There aren’t a ton of procedural options Democrats can use to block Barrett’s nomination because the vote threshold for Supreme Court nominees was reduced to a simple majority by Senate Republicans in 2017 — after Democrats did the same for lower court nominees in 2013.
To get the process rolling on a vote, McConnell needs to close debate on the nomination, a step known as invoking cloture. To do that, he’ll have to bring the Senate into an executive session, a move that requires a simple majority of votes — which Republicans are expected to have. At that point, he won’t need unanimous consent to move forward with a cloture vote or a confirmation vote, according to George Washington University political science professor Sarah Binder.
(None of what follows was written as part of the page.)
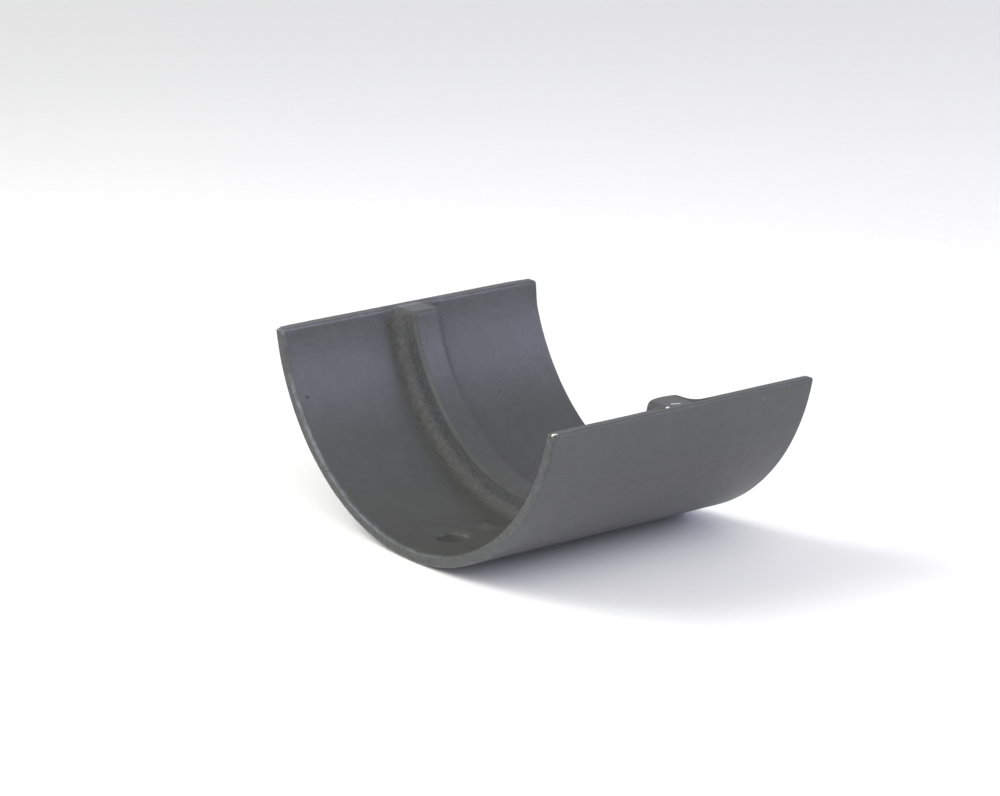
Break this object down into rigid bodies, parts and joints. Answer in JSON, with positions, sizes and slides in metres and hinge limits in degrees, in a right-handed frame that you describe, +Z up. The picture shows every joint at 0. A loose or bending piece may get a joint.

“Democrats could object to unanimous consent requests here and there, but ultimately McConnell and the GOP will get to the motion to get to executive session and the nomination,” Binder tells Vox. “I can’t see Democratic tactics successfully delaying a vote until after the elections.”
As such, Barrett is poised to be the next justice on the Supreme Court, and solidify a 6-3 conservative majority in the process. “We don’t have some special procedural way to stop this sham,” Sen. Amy Klobuchar (D-MN) has said.
Clarification: This article has been updated to reflect Sen. Susan Collins’s position on a vote on Barrett’s nomination.